After a Million Dollars of Restoration, Vertigo Released on DVD
The first time I saw the haunting and beautiful Vertigo, its emotional impact left me numb for days. Since then, I have felt compelled to revisit the film again and again.
One of Hitchcock's favorite leading men, James Stewart, was chosen to portray John "Scottie" Ferguson, a former police detective forced to leave the department after his fear of heights led to the death of a fellow officer. His early retirement is abruptly halted when an old college acquaintance asks him to do a small job. Tom Helmore is Gavin Elster, the college chum who wants Scottie to trail his wife. Kim Novak portrays Elster's wife, Madeleine, who wanders San Francisco as though in a trance. She seems possessed by the spirit of her grandmother, who committed suicide when she was Madeleine's age.
As he tries to prevent Madeleine from becoming a victim of her grandmother's legacy, Scottie finds himself falling in love with this very beautiful, very troubled woman. Despite his best efforts, she falls to her death when his fear of heights and vertigo prevent him from reaching her in time. The blow of losing the woman he loves is devastating.
After a long recuperation, he encounters a woman who reminds him of his lost love. Unlike the sophisticated and icy-blond Madeleine, Judy Barton (Novak again) is a simple, red-headed salesgirl who hasn't quite kicked the Kansas dust from her heels. As Scottie spends more time with her, he can't shake his obsession with Madeleine and begins to remake Judy in her image. She loves Scottie enough to let him change her into a carbon copy of a dead woman, but she's hiding a dark secret that could lead them both to ruin.
Novak was never better than in her dual roles in Vertigo. Her many detractors incorrectly claim she was unable to create two separate personalities for the two women she portrays in the film. Yet Madeleine is always very cool, even when she's with Stewart's character, and Judy had an earthiness about her, even after Scottie transforms her into Madeleine's double. Also, Novak makes it heartbreaking to watch Judy resist Scottie's efforts to change her, hoping that she can make him love her just the way she is.
Universal Home Video's Collector's Edition DVD comes from the film restoration by Robert A. Harris and James C. Katz. After two years' work and over a million dollars spent, Vertigo was brought back from the brink of oblivion. The VistaVision elements were transferred to 65 mm, and the film's glorious Technicolor hues were restored as well as technology would allow. Vertigo looks quite good on DVD, but no one can restore the vivid chromatic palette of the lost IB Technicolor process.
Nevertheless, many sequences on the DVD are beautiful: The colors are intense, and the image has a level of clarity that I doubt anyone has seen since the film was originally released. The letterboxed transfer approximates a 1.85:1 theatrical aspect ratio, and it appears properly balanced with this framing. MPEG-2 compression artifacts are not easily detectable on this well-encoded disc.

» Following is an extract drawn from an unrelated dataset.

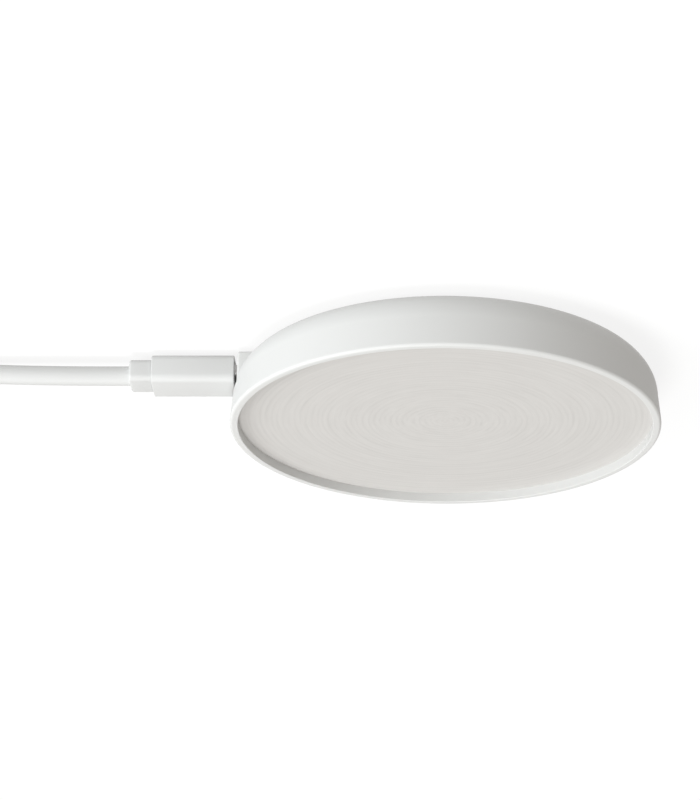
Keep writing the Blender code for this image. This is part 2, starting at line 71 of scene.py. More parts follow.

Because the soundtrack was remixed from the original stereo recordings of Bernard Herrmann's musical score and includes newly recorded sound effects, many consider this to be a revisionist Vertigo. But necessity forced the restorers' hand, so I say just enjoy the new soundtrack, which allows audiences to appreciate one of Herrmann's best scores at a level of fidelity never before possible.
Much of Vertigo is dependent on the music to underscore the dreamlike quality of the visuals, so this incarnation of the film might be the only time the score has reached its full potential. Some of the newly recorded sound effects are admittedly overdone, but the Dolby Digital 5.1-channel soundtrack enhances Herrmann's music so much that the excesses are easily overlooked.
The DVD includes a documentary and an audio commentary featuring individuals involved with the production and restoration of Vertigo. Another intriguing supplement is the foreign-distribution ending. This alternate conclusion is new to American fans and something of a treat, but all you have to do is look at James Stewart's body posture in the last shot to know that the tacked-on foreign ending makes no sense. Stick to the classic version of this classic film.